After winning Olympic Gold as part of the heralded American team of 1976, Spinks turned pro in 1977 and worked his way through a series of warriors and future Hall of Famers, ultimately becoming the light heavyweight division’s undisputed champion in 1983. Fighting in an awkward style and possessing thunderous power through a right hand shot known as the “Spinks Jinx,” the fighter from Saint Louis topped the likes of Yaqui Lopez, Marvin Johnson, Eddie Mustafa Muhammad, and Dwight Muhammad Qawi –top level competition all. By the time Spinks went on to best Larry Holmes for the heavyweight crown in 1985, he had earned a record of 27-0.
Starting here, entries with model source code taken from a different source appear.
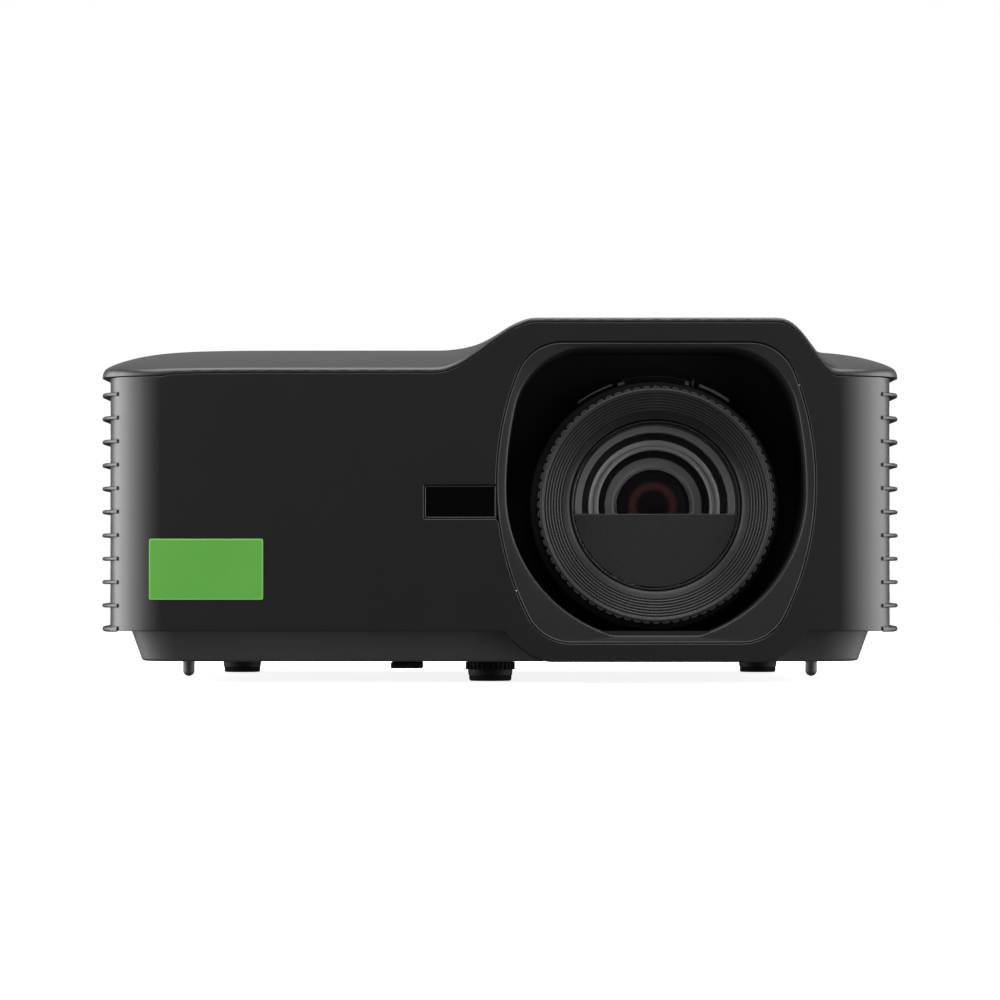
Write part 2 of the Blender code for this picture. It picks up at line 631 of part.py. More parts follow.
def make_lens(satin, glass, black):
    front = FOCUS_FRONT
    face = FOCUS_RADIUS - 0.0012
    turned("focus_ring",
           [(FOCUS_RADIUS, 0.0015), (face, 0), (0.0335, 0.0032), (0.0318, CONE_DEPTH - 0.0006),
            (FOCUS_BORE, CONE_DEPTH), (FOCUS_BORE, FOCUS_LENGTH), (FOCUS_RADIUS - 0.0015, FOCUS_LENGTH),
            (FOCUS_RADIUS, FOCUS_LENGTH - 0.0015)], lens_centre(front), satin, steps=60)
    zoom_front = front + FOCUS_LENGTH + 0.0020
    bore = MOUNT_RADIUS + 2 * GAP
    zoom = turned("zoom_ring", [(bore, 0), (bore, ZOOM_LENGTH), (ZOOM_RADIUS, ZOOM_LENGTH), (ZOOM_RADIUS, 0.001),
                                (ZOOM_RADIUS - 0.001, 0)], lens_centre(zoom_front), satin, steps=60)
    sector = []
    reach = ZOOM_RADIUS + ZOOM_TAB
    for radius, order in ((ZOOM_RADIUS - 0.002, 1), (reach, -1)):
        for i in range(9)[::order]:
            angle = math.radians(90 - 17 + 34 * i / 8)
            sector.append((LENS_X + radius * math.cos(angle), LENS_Z + radius * math.sin(angle)))
    tab = prism("zoom_ring_tab", sector, FRONT + zoom_front + 0.002, FRONT + zoom_front + ZOOM_LENGTH - 0.002, "Y")
    weld(zoom, tab)
    barrel_front = front + CONE_DEPTH + 0.001
    step = front + FOCUS_LENGTH + 0.0010 - barrel_front
    back = barrel_front + BARREL_LENGTH
    turned("lens_barrel", [(BARREL_BORE, 0), (BARREL_RADIUS, 0), (BARREL_RADIUS, step), (MOUNT_RADIUS, step),
                           (MOUNT_RADIUS, BARREL_LENGTH), (0.0200, BARREL_LENGTH), (0.0200, BARREL_LENGTH - 0.003),
                           (BARREL_BORE, BARREL_LENGTH - 0.003)], lens_centre(barrel_front), satin, steps=48)
    seat = BARREL_BORE - GAP
    edge = LENS_Z - 0.0030
    mask = turned("lens_mask_plate", [(0, 0), (seat, 0), (seat, 0.0010), (0, 0.0010)],
                  lens_centre(barrel_front + 0.0015), black, steps=48)
    cut(mask, box("mask_upper_half", (LENS_X - 0.04, FRONT, edge), (LENS_X + 0.04, FRONT + 0.05, LENS_Z + 0.04)))

    def retainer(name, depth, outer, inner, thickness):
        turned(name, [(inner, 0), (outer, -0.0008), (outer, thickness), (inner, thickness)], lens_centre(depth),
               satin, steps=36)

    def element(name, depth, radius, bulge, thickness):
        dome = [(radius * math.sin(math.radians(a)), bulge * (1 - math.cos(math.radians(a))))
                for a in (0, 25, 50, 70, 90)]
        turned(name, dome + [(radius, bulge + thickness), (0, bulge + thickness * 0.6)], lens_centre(depth), glass,
               steps=36)

    start = barrel_front + 0.0045
    retainer("front_lens_retainer", start, seat, 0.0261, 0.0020)
    element("front_lens", start + 0.0030, seat, 0.0035, 0.0035)
    retainer("middle_lens_retainer", start + 0.0115, seat, 0.0200, 0.0020)
    element("middle_lens", start + 0.0145, 0.0240, 0.0030, 0.0030)
    retainer("rear_lens_retainer", start + 0.0225, seat, 0.0132, 0.0020)
    element("rear_lens", start + 0.0255, 0.0180, 0.0030, 0.0030)
    return back


# ---- Inside --------------------------------------------------------------------------------------
def comb(base_low, base_high, tip, width, count, along):
    """The outline of a finned block: a base with plates that stand off it."""
    points = [(0.0, base_low), (width, base_low)]
    pitch = width / (count - 0.5)
    for i in reversed(range(count)):
        left = i * pitch
        right = min(left + pitch / 2, width)
        points += [(right, base_high), (right, tip), (left, tip), (left, base_high)]
    points = points[:2] + points[3:] if abs(points[2][0] - width) < 1e-9 else points
    cleaned = [points[0], points[1]] + points[2:-1]
    return [(along + a, b) for a, b in cleaned]


def make_inside(back, plate, board, steel, black):
    engine_front = back + 0.002
    engine = box("light_engine_housing", (LENS_X - 0.037, FRONT + engine_front, 0.030),
                 (LENS_X + 0.037, FRONT + engine_front + 0.080, 0.100), plate, 0.002)
    chip = engine_front + 0.080 + 0.0012
    box("dmd_board", (LENS_X - 0.034, FRONT + chip, 0.036), (LENS_X + 0.034, FRONT + chip + BOARD_THICKNESS, 0.096),
        board)
    sink = FRONT + chip + BOARD_THICKNESS + 0.0006
    outline = comb(0.0, 0.004, 0.020, 0.044, 9, LENS_X - 0.022)
    prism("dmd_heat_sink", [(x, sink + y) for x, y in outline], 0.044, 0.088, "Z", steel)
    wheel_x = LENS_X - 0.067
    turned("phosphor_wheel", [(0, 0), (0.022, 0), (0.022, 0.0010), (0, 0.0010)],
           (wheel_x, FRONT + 0.062, 0.066), steel, steps=40)
    turned("phosphor_wheel_motor", [(0, 0.0), (0.009, 0.0), (0.009, 0.012), (0.003, 0.012), (0.003, 0.014), (0, 0.014)],
           (wheel_x, FRONT + 0.0645, 0.066), black, steps=24)
    box("laser_module", (wheel_x - 0.020, FRONT + 0.086, 0.040),
        (wheel_x + 0.020, FRONT + 0.122, 0.092), plate, 0.001)
    outline = comb(0.0, 0.004, 0.034, 0.050, 11, -0.025)
    laser_sink = prism("laser_heat_sink", [(-y, x) for x, y in outline], 0.038, 0.094, "Z", steel)
    laser_sink.location = (wheel_x - 0.0206, FRONT + 0.104, 0)
    beside_fans = HALF - WALL - FAN_THICKNESS - 4 * GAP
    top = PORT_BOTTOM - GAP
    main = box("main_board", (max(-0.093, -beside_fans), FRONT + DEPTH - 0.062, top - BOARD_THICKNESS),
               (min(0.084, beside_fans), FRONT + DEPTH - 0.006, top), board)
    weld(main, boxes("main_board_chips", [
        ((x, FRONT + DEPTH - 0.058 + dy, PORT_BOTTOM - GAP - 0.0005),
         (x + w, FRONT + DEPTH - 0.058 + dy + w, PORT_BOTTOM + 0.0018))
        for x, dy, w in ((-0.060, 0.004, 0.018), (-0.025, 0.006, 0.012), (0.000, 0.004, 0.014), (0.052, 0.008, 0.010))]))
    power_low = 0.0150
    supply = box("power_supply_board", (0.012 - HALF, FRONT + 0.030, power_low),
                 (0.062 - HALF, FRONT + 0.094, power_low + BOARD_THICKNESS), board)
    weld(supply, boxes("power_supply_parts", [
        ((0.018 - HALF, FRONT + 0.036, power_low + 0.001), (0.040 - HALF, FRONT + 0.056, power_low + 0.024)),
        ((0.044 - HALF, FRONT + 0.040, power_low + 0.001), (0.056 - HALF, FRONT + 0.052, power_low + 0.020)),
        ((0.020 - HALF, FRONT + 0.064, power_low + 0.001), (0.054 - HALF, FRONT + 0.086, power_low + 0.014))]))
    turned("speaker", [(0, 0), (0.012, 0), (0.019, 0.012), (0.020, 0.012), (0.020, 0.014), (0.015, 0.014),
                       (0.006, 0.009), (0, 0.009)], (-0.0377, FRONT + DEPTH - 0.018, 0.0735), black, steps=32)
    return engine


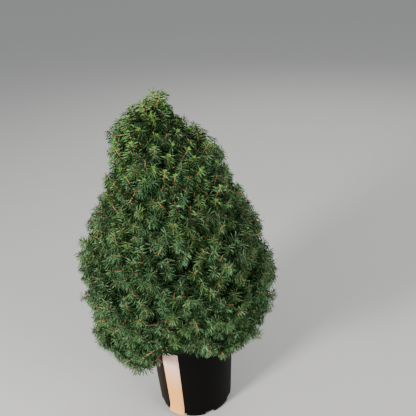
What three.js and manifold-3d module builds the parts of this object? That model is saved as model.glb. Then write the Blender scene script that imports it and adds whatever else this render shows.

Coupled with the fact that Spinks held the lineal heavyweight title for close to three years before the Tyson bout, it’s hard to imagine why the man hasn’t gotten the respect he clearly deserves. Although it could be argued Holmes was aging when he lost twice to Spinks and that Gerry Cooney, who Spinks bested in ’87, was also well past his prime, there’s no doubt Spinks’ overall ring career was phenomenal. Spinks was the first light heavyweight champ to take the heavyweight crown – and was able to walk away from the sport at thirty having bested at least four future Hall of Famers.
It’s time to give credit where it’s due.